Quick googling, cut and paste, drop a word, cut and paste again.
Not your call. You try so very hard to control the writing of others, but always to no avail.
Why do you think that you have either the authority or the expertise to be giving advice even, much less commands?
I didnt know that you had some divine powers to read my brain mate.
Read your brain? You dump its contents onto the Internet. How about if we read your words, which come from your brain?
So many posters are unaware of how much of their thinking they unwittingly reveal in their posting. It's very clear what you believe and how you think. Your values and agenda are also an open book. Your writing oozes them. How many people have summarized your toolbox of distractions and fallacies? Do you think they don't understand why you drag them out, or what it means that you need to and that you are willing to? They don't need to do those things, nor are they willing to. They know why they don't, and why you do.
if somebody claims that the universe has always existed, they need to show that that is the case.
Nobody needs to make that claim in this context. The opposite claim has been made in the cosmological argument. This is premise 2 of Craig's version and the OP's version of the argument: “The universe began to exist.” That's where the burden of proof lies, a burden that has not and cannot be met by those making the claim, and sufficient cause to reject the argument as unsound and move on to the next topic, which was accomplished on the first page of this thread in post 10.
If people want to show that it is possible that G-d doesn't exist, they will continue to do so.
Of course its possible that the universe is godless. There is no need to show anything to support the logical possibility that that is the case, but much has already been shown to support that possibility, such as science revealing that the universe works automatically, that the sun doesn't need Apollo or the thunder Thor, nor do electrons need angels pushing the current through circuits. Then they showed how the universe can assemble itself from seeds with the Big Bang theory (beginning with the earliest universe) and evolution (beginning with the first living population). What gaps are left for a god to fill? We don't know where either seed came from, but we have naturalistic hypotheses for both, and so need no gods at this time. If our universe budded from a multiverse, for example, and chemicals naturalistically evolved to form the first life, then where is a god needed? It's not, which is why it's very possible that no gods exist.

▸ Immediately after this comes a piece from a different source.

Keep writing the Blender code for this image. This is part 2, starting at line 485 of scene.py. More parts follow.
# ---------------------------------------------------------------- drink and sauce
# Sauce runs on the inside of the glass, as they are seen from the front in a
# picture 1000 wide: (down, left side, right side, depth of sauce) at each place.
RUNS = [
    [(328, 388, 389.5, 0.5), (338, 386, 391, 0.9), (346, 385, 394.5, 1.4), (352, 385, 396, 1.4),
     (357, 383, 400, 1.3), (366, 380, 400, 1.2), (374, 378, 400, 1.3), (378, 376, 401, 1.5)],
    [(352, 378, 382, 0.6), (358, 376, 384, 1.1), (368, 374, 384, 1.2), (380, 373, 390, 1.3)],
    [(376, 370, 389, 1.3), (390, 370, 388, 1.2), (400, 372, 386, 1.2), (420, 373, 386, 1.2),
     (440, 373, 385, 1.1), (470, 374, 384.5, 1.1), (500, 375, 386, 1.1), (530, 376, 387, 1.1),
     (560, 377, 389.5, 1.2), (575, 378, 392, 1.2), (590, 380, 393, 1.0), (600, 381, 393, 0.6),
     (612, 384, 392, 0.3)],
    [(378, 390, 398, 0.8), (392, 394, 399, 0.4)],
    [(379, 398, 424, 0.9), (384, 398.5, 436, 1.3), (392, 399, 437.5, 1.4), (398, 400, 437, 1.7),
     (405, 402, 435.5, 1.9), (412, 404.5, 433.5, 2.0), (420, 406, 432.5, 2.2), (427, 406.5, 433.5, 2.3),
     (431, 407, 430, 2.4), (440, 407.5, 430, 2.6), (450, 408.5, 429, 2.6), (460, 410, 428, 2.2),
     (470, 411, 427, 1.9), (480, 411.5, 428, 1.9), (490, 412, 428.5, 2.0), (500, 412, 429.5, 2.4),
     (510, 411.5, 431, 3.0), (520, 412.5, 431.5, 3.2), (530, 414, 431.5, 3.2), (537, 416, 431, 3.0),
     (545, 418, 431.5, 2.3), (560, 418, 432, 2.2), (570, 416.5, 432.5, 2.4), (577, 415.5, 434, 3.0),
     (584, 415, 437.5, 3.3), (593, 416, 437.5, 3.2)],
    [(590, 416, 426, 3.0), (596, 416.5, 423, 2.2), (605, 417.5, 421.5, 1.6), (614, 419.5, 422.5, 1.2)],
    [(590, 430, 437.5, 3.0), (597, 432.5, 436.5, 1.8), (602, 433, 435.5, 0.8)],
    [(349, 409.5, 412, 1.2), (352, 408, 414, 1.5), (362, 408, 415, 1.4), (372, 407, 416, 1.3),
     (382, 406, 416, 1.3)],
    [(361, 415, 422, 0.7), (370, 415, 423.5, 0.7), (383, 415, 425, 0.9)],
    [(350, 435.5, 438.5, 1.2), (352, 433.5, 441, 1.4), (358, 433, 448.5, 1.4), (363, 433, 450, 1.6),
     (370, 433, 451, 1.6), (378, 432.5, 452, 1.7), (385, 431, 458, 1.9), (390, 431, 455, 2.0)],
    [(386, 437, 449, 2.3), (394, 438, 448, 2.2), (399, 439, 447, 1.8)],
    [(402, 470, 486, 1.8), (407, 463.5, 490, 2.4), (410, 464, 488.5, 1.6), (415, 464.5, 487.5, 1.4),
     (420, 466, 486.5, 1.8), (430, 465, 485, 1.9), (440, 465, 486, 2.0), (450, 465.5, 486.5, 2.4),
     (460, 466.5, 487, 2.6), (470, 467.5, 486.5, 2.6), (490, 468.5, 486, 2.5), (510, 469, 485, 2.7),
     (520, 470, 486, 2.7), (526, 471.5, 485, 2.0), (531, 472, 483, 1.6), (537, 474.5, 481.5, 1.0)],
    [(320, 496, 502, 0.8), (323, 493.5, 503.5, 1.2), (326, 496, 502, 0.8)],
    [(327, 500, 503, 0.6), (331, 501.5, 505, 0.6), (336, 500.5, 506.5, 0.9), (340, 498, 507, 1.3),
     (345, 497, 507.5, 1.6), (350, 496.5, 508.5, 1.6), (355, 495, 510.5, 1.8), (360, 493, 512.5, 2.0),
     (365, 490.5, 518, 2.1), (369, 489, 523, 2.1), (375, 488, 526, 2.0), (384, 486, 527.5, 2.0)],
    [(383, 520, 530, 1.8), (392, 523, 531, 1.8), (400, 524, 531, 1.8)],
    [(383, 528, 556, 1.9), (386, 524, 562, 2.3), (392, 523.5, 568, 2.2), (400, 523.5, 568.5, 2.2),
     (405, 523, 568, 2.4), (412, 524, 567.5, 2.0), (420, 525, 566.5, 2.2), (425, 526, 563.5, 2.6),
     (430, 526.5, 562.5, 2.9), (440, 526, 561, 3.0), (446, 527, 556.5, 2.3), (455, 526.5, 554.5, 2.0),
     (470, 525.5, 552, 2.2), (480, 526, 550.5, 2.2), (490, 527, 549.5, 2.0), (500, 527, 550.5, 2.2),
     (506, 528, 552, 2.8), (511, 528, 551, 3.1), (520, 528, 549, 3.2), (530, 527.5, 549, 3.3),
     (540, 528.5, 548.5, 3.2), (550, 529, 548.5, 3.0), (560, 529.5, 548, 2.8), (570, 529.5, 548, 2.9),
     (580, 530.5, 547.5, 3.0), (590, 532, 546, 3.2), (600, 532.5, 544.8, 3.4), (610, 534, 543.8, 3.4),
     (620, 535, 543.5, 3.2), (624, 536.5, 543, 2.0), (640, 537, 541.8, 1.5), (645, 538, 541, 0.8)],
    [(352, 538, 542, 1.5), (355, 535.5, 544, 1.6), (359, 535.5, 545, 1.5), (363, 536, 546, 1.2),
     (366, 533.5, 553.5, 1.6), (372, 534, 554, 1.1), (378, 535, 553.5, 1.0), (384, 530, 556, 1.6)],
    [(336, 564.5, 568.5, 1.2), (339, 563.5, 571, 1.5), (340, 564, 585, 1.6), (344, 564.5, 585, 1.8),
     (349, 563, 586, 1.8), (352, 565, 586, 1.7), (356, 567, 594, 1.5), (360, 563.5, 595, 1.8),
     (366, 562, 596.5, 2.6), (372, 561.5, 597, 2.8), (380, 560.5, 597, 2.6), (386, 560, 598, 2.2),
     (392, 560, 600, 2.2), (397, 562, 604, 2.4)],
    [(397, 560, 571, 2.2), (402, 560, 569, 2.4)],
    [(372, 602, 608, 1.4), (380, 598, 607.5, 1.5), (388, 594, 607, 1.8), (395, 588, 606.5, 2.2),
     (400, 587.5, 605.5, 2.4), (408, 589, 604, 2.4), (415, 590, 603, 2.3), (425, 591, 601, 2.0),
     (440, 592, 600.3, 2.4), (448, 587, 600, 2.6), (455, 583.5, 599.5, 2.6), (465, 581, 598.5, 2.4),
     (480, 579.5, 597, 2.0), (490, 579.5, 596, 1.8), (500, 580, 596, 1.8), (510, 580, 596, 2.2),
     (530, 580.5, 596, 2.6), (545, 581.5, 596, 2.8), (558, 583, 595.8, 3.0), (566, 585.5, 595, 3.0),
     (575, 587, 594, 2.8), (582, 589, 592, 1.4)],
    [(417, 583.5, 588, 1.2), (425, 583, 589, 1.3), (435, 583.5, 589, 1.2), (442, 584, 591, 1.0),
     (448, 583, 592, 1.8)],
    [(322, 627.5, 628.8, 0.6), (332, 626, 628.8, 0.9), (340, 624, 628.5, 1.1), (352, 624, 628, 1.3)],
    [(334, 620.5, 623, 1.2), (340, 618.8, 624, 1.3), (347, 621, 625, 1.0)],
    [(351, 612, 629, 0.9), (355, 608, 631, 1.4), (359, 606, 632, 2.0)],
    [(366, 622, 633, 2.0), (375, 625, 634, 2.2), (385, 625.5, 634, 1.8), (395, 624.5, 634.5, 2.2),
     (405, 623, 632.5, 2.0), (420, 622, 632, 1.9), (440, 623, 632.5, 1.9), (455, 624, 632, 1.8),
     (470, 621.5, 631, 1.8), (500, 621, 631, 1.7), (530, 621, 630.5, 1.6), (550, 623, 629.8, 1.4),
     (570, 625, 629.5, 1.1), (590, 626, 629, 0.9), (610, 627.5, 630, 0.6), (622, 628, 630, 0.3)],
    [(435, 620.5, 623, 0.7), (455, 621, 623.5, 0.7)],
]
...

The article explains and provides arguments for why the universe probably has a beginning. If you disagree then you are expected to deal with the arguments and prove them wrong
Prove them wrong to whom? The person making the argument isn't here.
Or maybe you think that because you left a link, you made the argument by proxy, and you are the one to field objections and rebuttals. I'd need to see that you actually understood the argument you are linking to before doing that, in which case it becomes the case that YOU'RE making, even if you weren't its author. Can you fill in for the author?
I've learned from years of rebutting these orphan links - links that aren't offered in support of an argument, but rather, in place of one - that so doing is usually a dead end. There's a reason just a link was left. The one leaving the link doesn't understand it and thus can't summarize or paraphrase it, and hopes that because the language looks to him like the author ought to know what he's talking about, that those reading the link will be convinced by it. But then one finds some flawed apologetics, rebuts it, and there is no meaningful reply coming from the poster, and of course, none from the author, who isn't here.
Another bad outcome following responding to orphan links is when the poster tells you after you respond to his link, "That's not the part I meant."
So did you want to make the argument yourself? You probably ought to before telling others that they are expected to rebut it. I looked at the link, saw it was from Craig, and went no further. He's a classic example of somebody that an apologist would leave an orphan link to. His language sounds like he must know what he's talking about and is therefore correct, and will keep skeptics' backs against the wall. He sounds erudite. He looks erudite.
But his version of Kalam is notoriously horrible reasoning, especially once he feels that he has established that the universe has a cause, and then with any support for his claims, goes on to describe that cause as "
an uncaused, personal Creator of the universe exists, who sans creation is beginningless, changeless, immaterial, timeless, spaceless, and enormously powerful and intelligent."
This is the king of non sequitur in my experience. Where did the multiverse go? How was it ruled out. It wasn't. It was just ignored, which is why this writer isn't one I turn to for anything except examples of flawed reasoning in religious apologetics, and also, his unwitting admission that his mind is closed to evidence, which is another reason that his words are useless to the critical thinker. I'd be happy to reproduce if you have any interest.
You wrote that Craig provides "4 arguments in favor of premise 2." Why don't you go ahead and make any number of them yourself in a way that shows that you understand them well enough to stand in for Craig, since he couldn't be with us today, and I bet a few of us will oblige you with a response to your argument(s). Please paraphrase the text between, "
The more controversial premise in the argument is premise 2, that the universe began to exist." and, "
So once again the scientific evidence confirms the truth of the second premise of Ghazali’s cosmological argument" in such a way that it is clear that you understood them. Maybe you can explain why the Hilbert Hotel is absurd, but not an infinite God.